Follow-up: How do you document performance optimizations for future maintainers?

Service scales to 10x load (10M requests/hour). Performance profiling shows different bottleneck at 10x vs 1x load. Optimization for 1x doesn't help at 10x. Why?

Bottlenecks change with scale. At 1x: CPU-bound (algorithm). At 10x: memory contention, GC pauses, lock contention, network. Solutions: (1) profile at scale: run load tests at realistic peak (10x), identify actual bottleneck. Don't optimize based on low-load profiling. (2) Littles' Law: at 10x load, queueing effects dominate. Latency = (average queue length) / (throughput). Optimize queue depth, not per-request time. (3) identify bottleneck resource: at 10x, likely resource exhaustion (CPU saturated, memory full, disk I/O maxed). Identify which. (4) scale horizontally if possible: add more servers. (5) measure: profile at multiple load levels (1x, 5x, 10x) to find when bottleneck changes.
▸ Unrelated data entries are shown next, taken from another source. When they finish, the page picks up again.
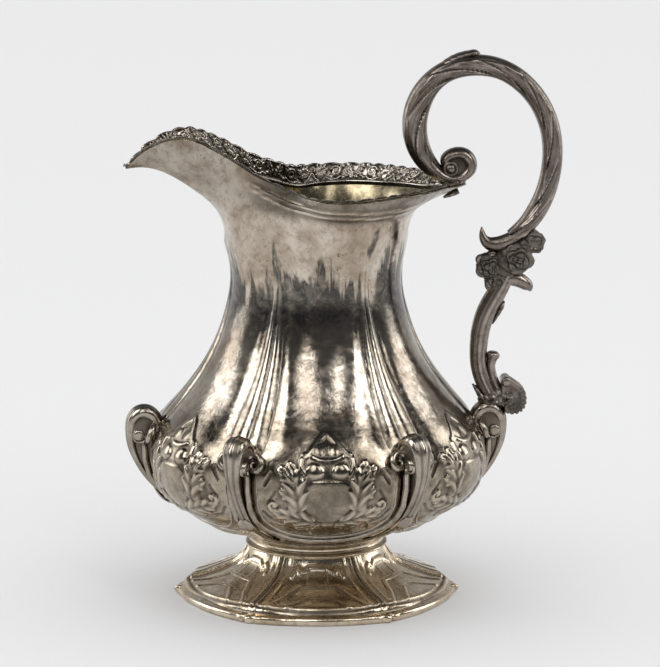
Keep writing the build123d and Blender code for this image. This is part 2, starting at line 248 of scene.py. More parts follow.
def grid_normals(grid, wrap):
    """Normals of a grid of points (row, column, xyz), pointing away from the axis side."""
    padded = np.pad(grid, ((0, 0), (1, 1), (0, 0)), mode="wrap") if wrap else grid
    along = np.gradient(padded, axis=1)
    if wrap:
        along = along[:, 1:-1]
    up = np.gradient(grid, axis=0)
    normal = np.cross(along, up)
    return normal / np.maximum(np.linalg.norm(normal, axis=-1, keepdims=True), 1e-12)


def turned(points, degrees):
    """Points turned about the jug's axis."""
    turn = math.radians(degrees)
    c, s = math.cos(turn), math.sin(turn)
    return points @ np.array(((c, s, 0), (-s, c, 0), (0, 0, 1)))


def lathe(profile, columns, wobble=None, dark=None):
    """A closed ring turned from a closed loop of (radius, height)."""
    profile = np.asarray(profile, float)
    angle = np.linspace(0, 2 * math.pi, columns, endpoint=False)
    radius = np.repeat(profile[:, :1], columns, 1)
    if wobble is not None:
        radius = radius + wobble(np.degrees(angle))[None, :]
    points = np.stack((radius * np.cos(angle), radius * np.sin(angle), np.repeat(profile[:, 1:], columns, 1)), -1)
    shade = np.zeros(len(profile)) if dark is None else np.asarray(dark, float)
    return (points.reshape(-1, 3), quads(len(profile), columns, True, True), np.repeat(shade, columns))


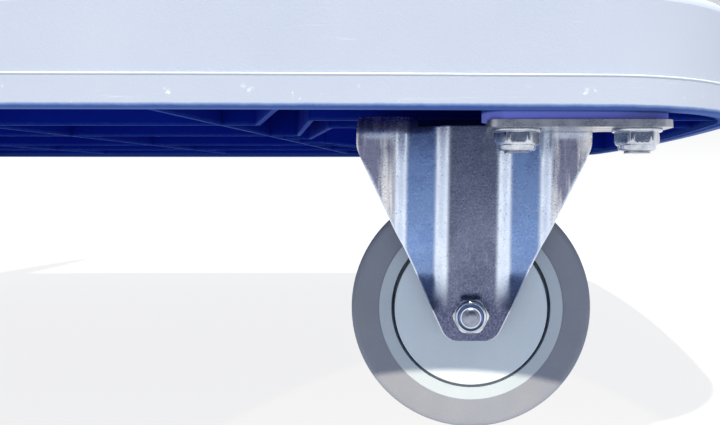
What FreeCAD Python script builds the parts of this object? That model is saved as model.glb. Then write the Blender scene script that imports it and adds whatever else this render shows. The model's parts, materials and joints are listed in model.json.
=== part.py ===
"""Platform trolley: moulded deck, two rigid casters in front, two braked swivels behind, folding handle.

Millimetres. +X is the front, +Z is up, and the origin is on the floor under the middle of the deck.
Casters are made at the origin for the right-hand side, whose outside faces -Y, then placed or mirrored.
"""
import FreeCAD, Part
import math
import os

V = FreeCAD.Vector

# Deck
DECK_LENGTH = 720.0
DECK_WIDTH = 440.0
SIDE_BOW = 8.0
END_BOW = 16.0
CORNER_R = 76.0
DECK_TOP = 171.5
RIDGE_Z = 139.7
BUMPER_BOTTOM = 127.6
BUMPER_THICKNESS = 5.5
BUMPER_STEP = 0.7
BUMPER_TOP_R = 4.4
BUMPER_LIP_R = 1.6
WALL_BOTTOM = 128.2
WALL = 3.0
PLATE_UNDERSIDE = 164.5
RIB = 2.2
RIB_BOTTOM = 130.0
RIB_YS = (49.0, 123.0, 198.0)
FRONT_RIB_YS = (108.0, 148.0, 198.0)
CROSS_RIB_XS = (108.0, -14.0, -136.0, -258.0)
JOG_START_X = 126.0
JOG_END_X = 159.0
CENTRE_RIB_Y = 21.0
MAT_INSET = 16.0
MAT_TOP = 172.3
MAT_FLOOR = 168.5
MAT_REAR_X = -262.0
MAT_GAP = 0.3

# Casters
CASTER_TOP = 124.5
PLATE_T = 2.7
PLATE_BOTTOM = CASTER_TOP - PLATE_T
RIGID_X = 232.0
RIGID_Y = 160.0
SWIVEL_X = -283.0
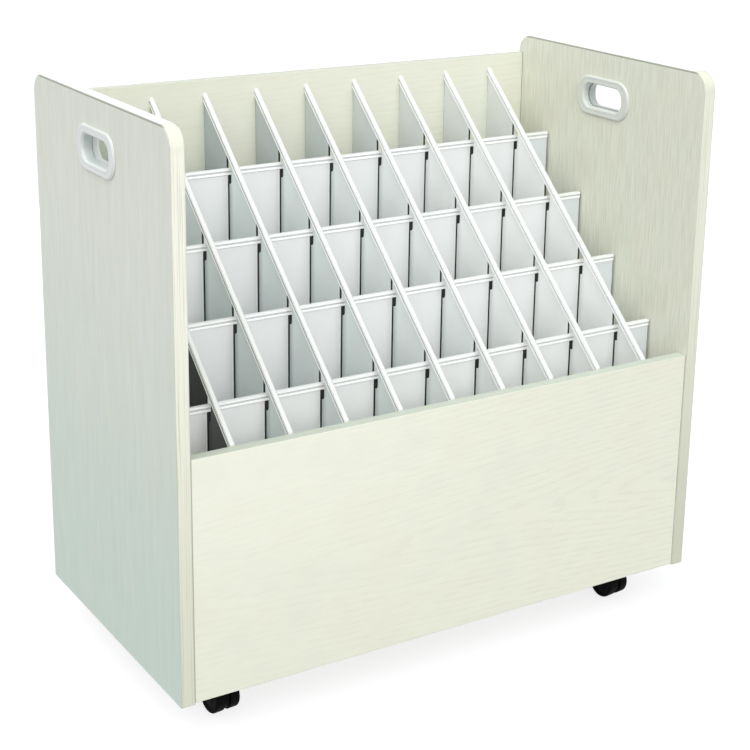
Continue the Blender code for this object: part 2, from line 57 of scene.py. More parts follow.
COLUMN_PITCH = 0.07635
BACK_ROW_Y = BACK_FACE_IN - 0.068
ROW_PITCH = (BACK_ROW_Y - FRONT_FACE_IN - 0.063) / 3
SLOPE_FRONT_Z = 0.3645
SLOPE_BACK_Z = 0.700
SLOPE = (SLOPE_BACK_Z - SLOPE_FRONT_Z) / (BACK_FACE_IN - FRONT_FACE_IN)
SLOPE_STRETCH = math.hypot(1, SLOPE)
CROSS_DROP = 0.0275
CROSS_END = INNER_HALF_WIDTH - 0.003

BOARD_THICKNESS = 0.003
BEAD_WIDTH = 0.0066
BEAD_HEIGHT = 0.0032
BEAD_ROUND = 0.0014
LEG_WALL = 0.0005
LIP_WALL = 0.0012
LIP_HEIGHT = 0.0032
CHANNEL_HEIGHT = 0.0085
CHANNEL_ROOF = 0.0016

HANDLE_Y = 0.002
HANDLE_Z = 0.680
HOLE_WIDTH = 0.080
HOLE_HEIGHT = 0.0325
HOLE_CORNER = 0.0145
FLANGE_REACH = 0.0112
FLANGE_STRETCH = 0.0044
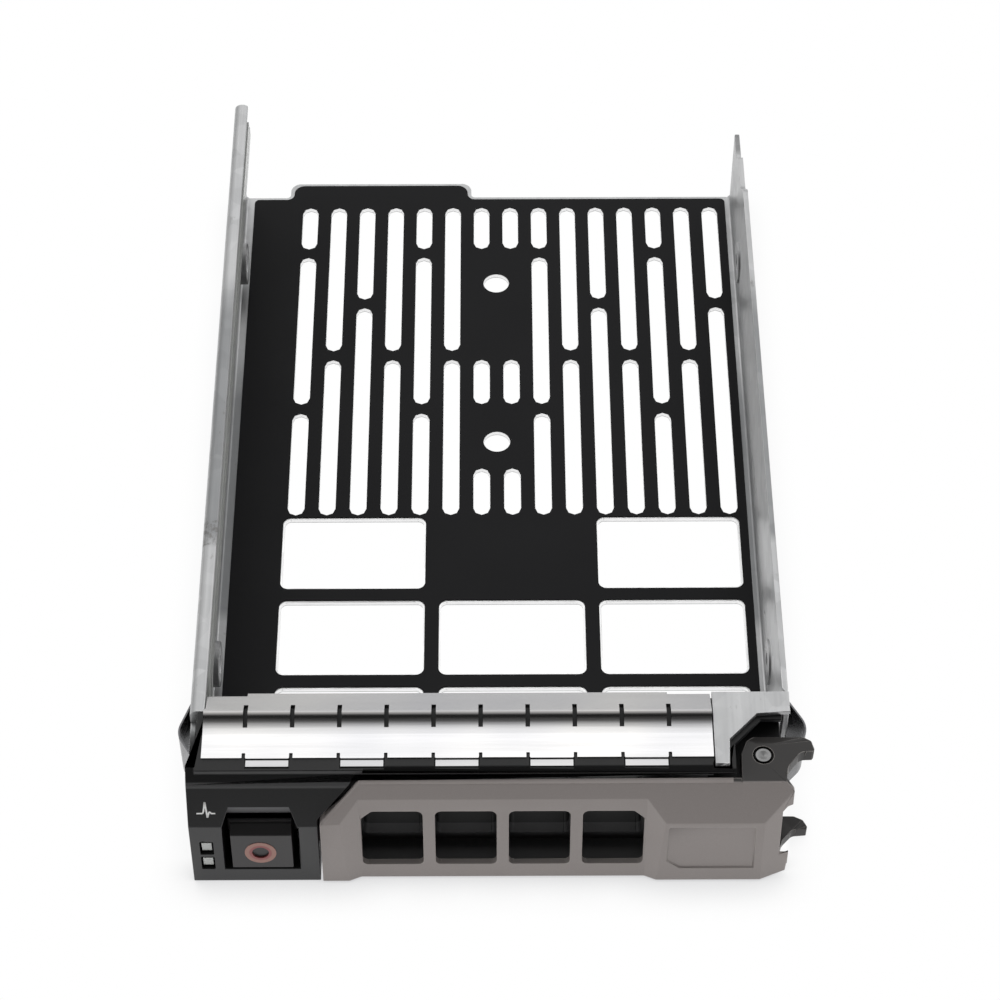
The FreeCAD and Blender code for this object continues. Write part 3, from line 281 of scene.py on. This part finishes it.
# %% Galvanised sheet
def galvanised():
    graph = Graph("galvanised_sheet")
    crystal = graph.cells((300, 300, 300))
    tone = graph.node("ShaderNodeSeparateColor")
    graph.join(crystal.outputs["Color"], tone.inputs["Color"])
    cloud = graph.noise((60, 25, 60), 4.0)
    grain = graph.noise((1800, 40, 1800), 2.0)
    scratch = graph.span(graph.noise((900, 14, 700), 5.0, 0.7, 0.3), 0.60, 0.70)
    smudge = graph.span(graph.noise((420, 160, 420), 5.0, 0.75), 0.64, 0.74)
    blotch = graph.span(graph.noise((900, 900, 900), 4.0, 0.7), 0.45, 0.60)
    smudge = graph.sums("MAXIMUM", smudge,
                        graph.sums("MULTIPLY", graph.inside(SMUDGED_SPOT), blotch))
    base = graph.blend(tone.outputs["Red"], (0.42, 0.425, 0.43), (0.50, 0.505, 0.51))
    base = graph.blend(graph.span(cloud, 0.35, 0.65, 0.0, 0.45), base, (0.55, 0.55, 0.55))
    # Painted shade: the middle of the wall tops is darkened.
    base = graph.blend(graph.sums("MULTIPLY", painted_shade_middle(graph, cloud), 0.85), base,
                       (0.235, 0.24, 0.245))
    base = graph.blend(graph.span(scratch, 0.0, 1.0, 0.0, 0.35), base, (0.66, 0.66, 0.66))
    base = graph.blend(graph.span(smudge, 0.0, 1.0, 0.0, 0.6), base, (0.13, 0.12, 0.11))
    # Cut edges painted pale: partly bare sheared steel, partly a painted highlight, strongest
    # on the corner plate.
    bright = graph.span(graph.inside(CORNER_PLATE_CUT_EDGE_AND_HIGHLIGHT), 0.0, 1.0, 0.25, 0.9)
    base = graph.blend(graph.sums("MULTIPLY", graph.edge(0.00022), bright), base,
                       (0.95, 0.95, 0.95))
    # Painted light: the rims of the floor openings are painted near white.
    base = graph.blend(graph.inside(FLOOR_RIMS_PAINTED_LIGHT, 0.00002), base, (0.93, 0.93, 0.93))
    seats = matt_seats(graph)
    rough = graph.sums("ADD", graph.span(grain, 0.3, 0.7, 0.36, 0.46),
                       graph.span(tone.outputs["Green"], 0.0, 1.0, -0.04, 0.06))
    graph.bump(graph.sums("ADD", grain, graph.sums("MULTIPLY", scratch, -0.6)), 0.000012)
    return graph.set(Base_Color=base,
                     Roughness=graph.sums("ADD", rough, graph.span(seats, 0.0, 1.0, 0.0, 0.3)),
                     Metallic=graph.span(seats, 0.0, 1.0, 0.85, 0.1))


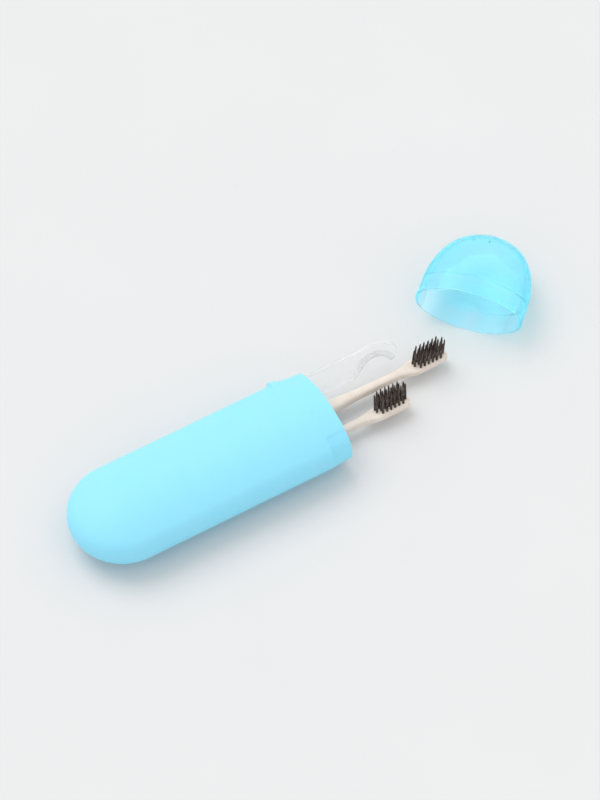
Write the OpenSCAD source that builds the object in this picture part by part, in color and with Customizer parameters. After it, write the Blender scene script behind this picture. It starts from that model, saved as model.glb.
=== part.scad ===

Key insight: optimization for 1x may make 10x worse (e.g., caching adds CPU overhead at 1x but avoids disk I/O at 10x).

Follow-up: How do you design benchmarks to predict bottlenecks at future scale?

Optimization reduces function call overhead by 50% via manual inlining. Benchmark shows 2% end-to-end improvement. After optimization, code is harder to refactor. Is inlining worth it?

Manual inlining for 2% gain is usually not worth maintenance cost. Better options: (1) let compiler inline: `-O2` flag enables compiler inlining for hot functions (Cython, C extensions). Python doesn't have this. (2) profile more carefully: if 50% reduction on function, but function is 4% of total time, then 50% * 4% = 2% total (as expected). Look for functions that are 20%+ of total time. (3) algorithmic improvement: usually gains more than micro-optimizations. (4) measure trade-off: 2% speedup vs maintainability cost. For most projects: not worth. For latency-critical (HFT, gaming): maybe. Principle: inline only if: (a) function is bottleneck (>10% of time), (b) inlining gains >10%, (c) code remains readable (e.g., via macros or code generation).

Follow-up: How do you identify functions worth manual inlining vs compiler optimization?